- [What to produce]
Every line of the material below should be repeated exactly.

Start of Collected material

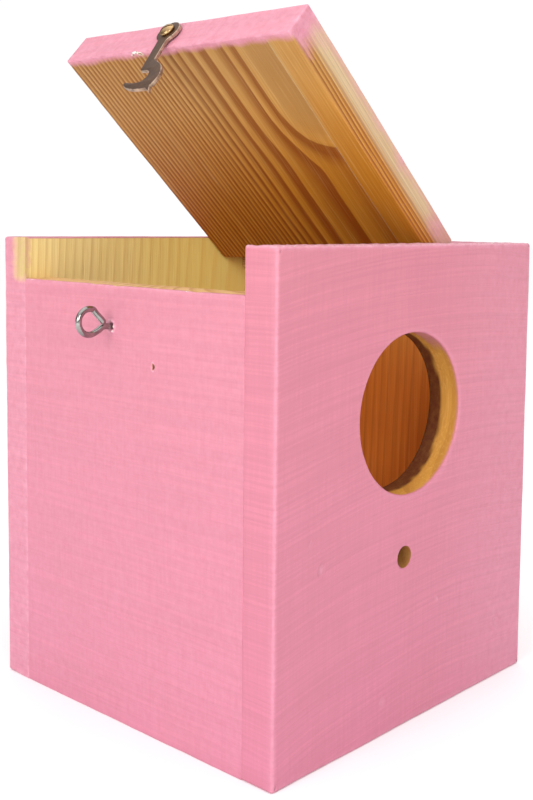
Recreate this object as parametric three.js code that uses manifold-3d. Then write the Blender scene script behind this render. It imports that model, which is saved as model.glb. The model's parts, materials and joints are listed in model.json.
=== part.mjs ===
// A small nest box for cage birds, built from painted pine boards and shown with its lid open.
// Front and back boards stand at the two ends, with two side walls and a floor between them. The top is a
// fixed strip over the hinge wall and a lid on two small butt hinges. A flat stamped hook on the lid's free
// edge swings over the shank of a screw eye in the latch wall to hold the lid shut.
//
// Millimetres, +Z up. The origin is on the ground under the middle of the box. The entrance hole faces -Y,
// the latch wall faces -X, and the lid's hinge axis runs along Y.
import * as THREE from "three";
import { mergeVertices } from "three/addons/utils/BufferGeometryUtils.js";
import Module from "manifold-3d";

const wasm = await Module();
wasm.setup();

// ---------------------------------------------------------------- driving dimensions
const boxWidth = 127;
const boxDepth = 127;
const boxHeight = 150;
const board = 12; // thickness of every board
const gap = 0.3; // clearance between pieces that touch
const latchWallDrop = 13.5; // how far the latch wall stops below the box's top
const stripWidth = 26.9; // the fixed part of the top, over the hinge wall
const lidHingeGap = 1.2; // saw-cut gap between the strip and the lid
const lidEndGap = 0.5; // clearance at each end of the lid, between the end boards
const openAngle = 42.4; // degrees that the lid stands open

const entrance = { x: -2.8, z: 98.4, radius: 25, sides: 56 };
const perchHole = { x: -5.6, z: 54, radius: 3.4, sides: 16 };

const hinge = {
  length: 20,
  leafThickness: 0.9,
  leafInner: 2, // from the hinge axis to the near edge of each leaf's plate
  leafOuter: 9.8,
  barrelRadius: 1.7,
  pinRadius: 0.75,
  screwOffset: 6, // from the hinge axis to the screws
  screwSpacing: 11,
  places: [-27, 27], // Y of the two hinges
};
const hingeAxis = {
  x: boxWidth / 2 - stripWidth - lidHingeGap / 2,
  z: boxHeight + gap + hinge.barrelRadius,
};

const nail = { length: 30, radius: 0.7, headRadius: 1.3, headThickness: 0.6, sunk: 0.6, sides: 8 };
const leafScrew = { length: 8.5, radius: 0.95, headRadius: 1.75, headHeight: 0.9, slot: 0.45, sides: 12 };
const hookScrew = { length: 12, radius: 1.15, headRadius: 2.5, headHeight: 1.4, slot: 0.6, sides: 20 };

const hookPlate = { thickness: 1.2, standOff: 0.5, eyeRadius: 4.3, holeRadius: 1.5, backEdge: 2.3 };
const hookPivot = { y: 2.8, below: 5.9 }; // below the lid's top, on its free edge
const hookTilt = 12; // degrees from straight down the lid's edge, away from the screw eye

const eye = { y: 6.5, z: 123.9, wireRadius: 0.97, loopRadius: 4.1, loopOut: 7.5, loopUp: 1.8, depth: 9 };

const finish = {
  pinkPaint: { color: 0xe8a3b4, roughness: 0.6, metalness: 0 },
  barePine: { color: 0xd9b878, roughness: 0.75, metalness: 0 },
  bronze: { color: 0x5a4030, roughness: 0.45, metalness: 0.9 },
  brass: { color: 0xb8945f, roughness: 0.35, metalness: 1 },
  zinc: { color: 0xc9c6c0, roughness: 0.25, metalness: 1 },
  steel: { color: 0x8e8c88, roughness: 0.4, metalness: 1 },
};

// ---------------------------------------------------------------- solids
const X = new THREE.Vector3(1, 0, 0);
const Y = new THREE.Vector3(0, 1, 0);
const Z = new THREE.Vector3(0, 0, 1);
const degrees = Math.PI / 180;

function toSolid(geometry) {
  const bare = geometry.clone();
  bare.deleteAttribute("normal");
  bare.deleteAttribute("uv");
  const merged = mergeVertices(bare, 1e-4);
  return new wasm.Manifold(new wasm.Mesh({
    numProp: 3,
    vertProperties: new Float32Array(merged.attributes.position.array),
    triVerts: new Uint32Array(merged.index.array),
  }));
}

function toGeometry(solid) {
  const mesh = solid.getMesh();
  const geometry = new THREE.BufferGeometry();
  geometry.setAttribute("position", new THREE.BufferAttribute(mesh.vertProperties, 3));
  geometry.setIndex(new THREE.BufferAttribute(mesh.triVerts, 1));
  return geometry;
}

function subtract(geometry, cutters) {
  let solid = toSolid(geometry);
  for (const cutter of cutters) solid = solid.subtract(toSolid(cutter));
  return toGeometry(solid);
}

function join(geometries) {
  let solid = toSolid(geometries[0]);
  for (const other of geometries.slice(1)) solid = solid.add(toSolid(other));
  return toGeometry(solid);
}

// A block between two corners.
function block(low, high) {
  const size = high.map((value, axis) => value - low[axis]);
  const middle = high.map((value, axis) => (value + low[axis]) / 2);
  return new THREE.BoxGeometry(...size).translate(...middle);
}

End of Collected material

- [Written solution]
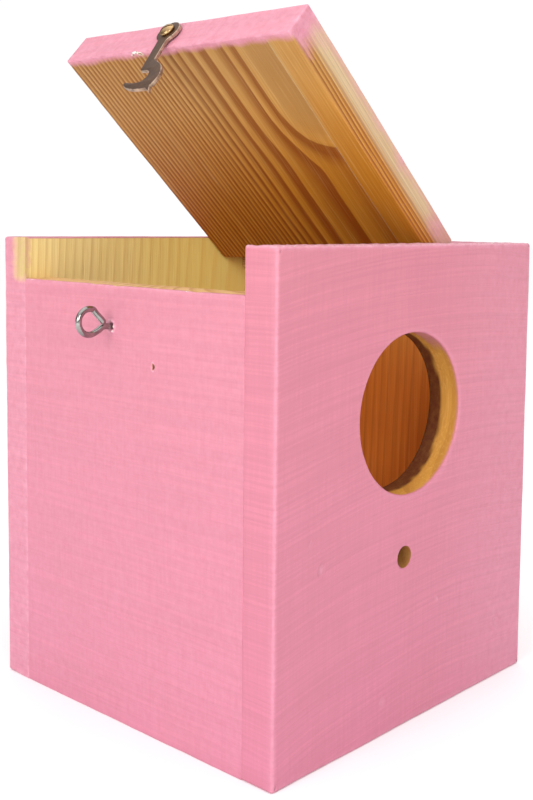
Recreate this object as parametric three.js code that uses manifold-3d. Then write the Blender scene script behind this render. It imports that model, which is saved as model.glb. The model's parts, materials and joints are listed in model.json.
=== part.mjs ===
// A small nest box for cage birds, built from painted pine boards and shown with its lid open.
// Front and back boards stand at the two ends, with two side walls and a floor between them. The top is a
// fixed strip over the hinge wall and a lid on two small butt hinges. A flat stamped hook on the lid's free
// edge swings over the shank of a screw eye in the latch wall to hold the lid shut.
//
// Millimetres, +Z up. The origin is on the ground under the middle of the box. The entrance hole faces -Y,
// the latch wall faces -X, and the lid's hinge axis runs along Y.
import * as THREE from "three";
import { mergeVertices } from "three/addons/utils/BufferGeometryUtils.js";
import Module from "manifold-3d";

const wasm = await Module();
wasm.setup();

// ---------------------------------------------------------------- driving dimensions
const boxWidth = 127;
const boxDepth = 127;
const boxHeight = 150;
const board = 12; // thickness of every board
const gap = 0.3; // clearance between pieces that touch
const latchWallDrop = 13.5; // how far the latch wall stops below the box's top
const stripWidth = 26.9; // the fixed part of the top, over the hinge wall
const lidHingeGap = 1.2; // saw-cut gap between the strip and the lid
const lidEndGap = 0.5; // clearance at each end of the lid, between the end boards
const openAngle = 42.4; // degrees that the lid stands open

const entrance = { x: -2.8, z: 98.4, radius: 25, sides: 56 };
const perchHole = { x: -5.6, z: 54, radius: 3.4, sides: 16 };

const hinge = {
  length: 20,
  leafThickness: 0.9,
  leafInner: 2, // from the hinge axis to the near edge of each leaf's plate
  leafOuter: 9.8,
  barrelRadius: 1.7,
  pinRadius: 0.75,
  screwOffset: 6, // from the hinge axis to the screws
  screwSpacing: 11,
  places: [-27, 27], // Y of the two hinges
};
const hingeAxis = {
  x: boxWidth / 2 - stripWidth - lidHingeGap / 2,
  z: boxHeight + gap + hinge.barrelRadius,
};

const nail = { length: 30, radius: 0.7, headRadius: 1.3, headThickness: 0.6, sunk: 0.6, sides: 8 };
const leafScrew = { length: 8.5, radius: 0.95, headRadius: 1.75, headHeight: 0.9, slot: 0.45, sides: 12 };
const hookScrew = { length: 12, radius: 1.15, headRadius: 2.5, headHeight: 1.4, slot: 0.6, sides: 20 };

const hookPlate = { thickness: 1.2, standOff: 0.5, eyeRadius: 4.3, holeRadius: 1.5, backEdge: 2.3 };
const hookPivot = { y: 2.8, below: 5.9 }; // below the lid's top, on its free edge
const hookTilt = 12; // degrees from straight down the lid's edge, away from the screw eye

const eye = { y: 6.5, z: 123.9, wireRadius: 0.97, loopRadius: 4.1, loopOut: 7.5, loopUp: 1.8, depth: 9 };

const finish = {
  pinkPaint: { color: 0xe8a3b4, roughness: 0.6, metalness: 0 },
  barePine: { color: 0xd9b878, roughness: 0.75, metalness: 0 },
  bronze: { color: 0x5a4030, roughness: 0.45, metalness: 0.9 },
  brass: { color: 0xb8945f, roughness: 0.35, metalness: 1 },
  zinc: { color: 0xc9c6c0, roughness: 0.25, metalness: 1 },
  steel: { color: 0x8e8c88, roughness: 0.4, metalness: 1 },
};

// ---------------------------------------------------------------- solids
const X = new THREE.Vector3(1, 0, 0);
const Y = new THREE.Vector3(0, 1, 0);
const Z = new THREE.Vector3(0, 0, 1);
const degrees = Math.PI / 180;

function toSolid(geometry) {
  const bare = geometry.clone();
  bare.deleteAttribute("normal");
  bare.deleteAttribute("uv");
  const merged = mergeVertices(bare, 1e-4);
  return new wasm.Manifold(new wasm.Mesh({
    numProp: 3,
    vertProperties: new Float32Array(merged.attributes.position.array),
    triVerts: new Uint32Array(merged.index.array),
  }));
}

function toGeometry(solid) {
  const mesh = solid.getMesh();
  const geometry = new THREE.BufferGeometry();
  geometry.setAttribute("position", new THREE.BufferAttribute(mesh.vertProperties, 3));
  geometry.setIndex(new THREE.BufferAttribute(mesh.triVerts, 1));
  return geometry;
}

function subtract(geometry, cutters) {
  let solid = toSolid(geometry);
  for (const cutter of cutters) solid = solid.subtract(toSolid(cutter));
  return toGeometry(solid);
}

function join(geometries) {
  let solid = toSolid(geometries[0]);
  for (const other of geometries.slice(1)) solid = solid.add(toSolid(other));
  return toGeometry(solid);
}

// A block between two corners.
function block(low, high) {
  const size = high.map((value, axis) => value - low[axis]);
  const middle = high.map((value, axis) => (value + low[axis]) / 2);
  return new THREE.BoxGeometry(...size).translate(...middle);
}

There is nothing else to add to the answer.